The Promise does not attempt to explain why the Turks hated Armenians. Turks were Muslims, Armenians were Christians, both living under Ottoman rule. The Armenians tended to be better educated and more prosperous, creating envy.

They were also said to be close to their neighbours, the Russians, and Turks suspected them of treason. In the First World War, Turkey sided with Germany and the Austro-Hungarian empire while Russia was allied with Britain and France. Turkey justified the forced deportation of the Armenians as a “wartime measure of military security.” Armenians were also victims of the passionate nationalism of Turkey. The cause of independence brought with it a desire to “Turkify” the new nation-state.

If the genocide was little noticed by the world, it was recorded by many witnesses. Henry Morgenthau, American ambassador to the Ottoman Empire, described it as “a campaign of race extermination” in a 1915 telegram to Washington. In his memoirs he wrote, “When the Turkish authorities gave the orders for these deportations, they were merely giving the death warrant to a whole race. In their conversations with me, they made no particular attempt to conceal the fact.”

In forcing the victims to reach its border, Turkey made no provisions for them. They were allowed only what they could carry. Starvation killed many. There were many massacres. Those Armenians not shot were reduced to a famished mass. Having inhabited the Armenian highlands for 3,000 years, survivors eventually settled in about two dozen countries around the world. Those who eluded deportation formed a small enclave, Russian Armenia. By late 1920, the Soviet Army arrived and their region became the Armenian Soviet Socialist Republic. Freed finally by the collapse of the Soviet Union, the current Republic of Armenia appeared.

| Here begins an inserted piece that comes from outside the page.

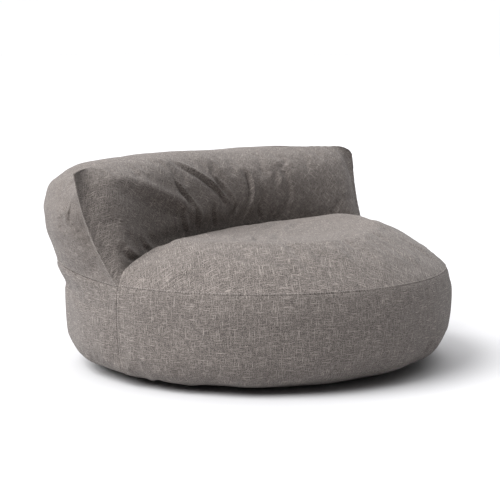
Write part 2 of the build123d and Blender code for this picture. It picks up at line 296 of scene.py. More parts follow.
def band_place(length, turn):
    """Point on a side band, from its length up from the floor circle and its direction."""
    radius, height = PROFILE.at(length)
    rear = rear_half(turn)
    behind = np.minimum(turn, LEFT - turn)
    side = np.where(turn <= LEFT, smooth((0.44 - behind) / 0.10) * smooth(behind / 0.10), 0.0)
    above = smooth((height - FOLD_HEIGHT) / (PROFILE.seam_height - FOLD_HEIGHT))
    crease = CREASE_DEPTH * side * bump(height - FOLD_HEIGHT, 0.010)
    wide = radius + REAR_SPREAD * rear * above**1.3 - crease + lower_edge(height, turn)
    return np.stack((wide * np.cos(turn), wide * np.sin(turn), height + REAR_LIFT * rear * above), axis=-1)


def ridge_line(x):
    """Top seam, where the backrest's front and back panels meet, for each x."""
    share = np.abs(x) / CORNER_TOP[0]
    back = RIDGE_MIDDLE[1] + (CORNER_TOP[1] - RIDGE_MIDDLE[1]) * share**1.9
    up = RIDGE_MIDDLE[2] + (CORNER_TOP[2] - RIDGE_MIDDLE[2]) * share**2.1
    up = up + np.where(x > 0, RIGHT_CORNER_LIFT * share**3, 0.0) - RIDGE_DIP * bump(x - 0.13, 0.10)
    over = np.clip((np.abs(x) - CORNER_TOP[0]) / CORNER_ROUND + 1, 0, 1)
    up = up - np.where(x > 0, RIGHT_CORNER_DROP, LEFT_CORNER_DROP) * (1 - np.sqrt(1 - over**2))
    return np.stack((x, back, up), axis=-1)


def corner_seam(t, side):
    """Seam from the seat's side up to the backrest's top corner, on one side."""
    foot = CORNER_FOOT * (side, 1, 1)
    top = ridge_line(np.array(side * CORNER_TOP[0]))
    low = foot + np.array((side * 0.002, 0.050, 0.050))
    high = top + np.array((0.0, -0.018, -0.100))
    return bezier(foot, low, high, top, np.asarray(t)[..., None])


def back_panel_grid(rows, columns):
    """Panel that wraps round the backrest's ends and rear, from the seat's seam to the top seam."""
    u = seam_spaced(BACK_WIDTH, STEP) if columns is None else np.linspace(0, 1, columns)
    t = seam_spaced(BACK_LENGTH, STEP) if rows is None else np.linspace(0, 1, rows)
    turn = LEFT * (1 - u)
    radius = PROFILE.seam_radius + REAR_SPREAD * rear_share(turn)
    outward = np.stack((np.cos(turn), np.sin(turn), np.zeros(len(u))), axis=-1)
    foot_height = CORNER_FOOT[2] + REAR_LIFT * rear_share(turn)
    foot = radius[:, None] * outward + foot_height[:, None] * np.array((0.0, 0.0, 1.0))
    top = ridge_line(-CORNER_TOP[0] * np.cos(math.pi * u))
    from_end = np.minimum(u, 1 - u)
    left = 1 - smooth(u / 0.40)
    ease = smooth(from_end / 0.12)
    reach = (1.05 + 0.21 * smooth(from_end / 0.35)) * (REAR_REACH - np.sum(top * outward, axis=1))
    reach *= ease * (1 - 0.30 * left)
    droop = TOP_DROOP * smooth((0.75 - u) / 0.3) + LEFT_DROOP * (1 - smooth(u / 0.42))
    droop += RIGHT_DROOP * (1 - smooth((1 - u) / 0.28))
    upward = np.array((0.0, 0.0, 1.0))
    belly = ease * (0.050 + 0.012 * left)
    rise = (0.125 - 0.020 * left) * smooth(from_end / 0.05)
    low = foot + belly[:, None] * outward + rise[:, None] * upward
    high = top + reach[:, None] * outward - droop[:, None] * upward
    grid = bezier(foot[None], low[None], high[None], top[None], t[:, None, None])
    return hold_corners(grid, t, u, 0.045), t, u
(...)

Today Armenians remain intent on getting more countries to recognize the genocide — so far 28 have done so. Recognition passed Canada’s parliament in 2004, after vigorous lobbying by Sarkis Assadourian, an Armenian-Canadian Liberal MP from Toronto — and over objections from the Turkish ambassador in Ottawa. He said Canada would suffer because Turkey would not buy Candu reactors or Canadian-made trains.

This year, Germany infuriated Turkey for a special reason. In June the Bundestag passed a resolution labelling the event a genocide, causing Turkey’s president, Recep Tayyip Erdogan, to recall his ambassador. Worse, for Turkey, 11 Bundestag members who voted for the resolution had a Turkish background. Several received death threats. Erdogan attacked them by suggesting they take blood tests to see “what kind of Turks they are.”

Erdogan loses most of these battles, despite his skills in diplomacy. He lost conceivably the biggest one, with Pope Francis. The pope has publicly used the word genocide in connection with the Armenians and says he has always done so.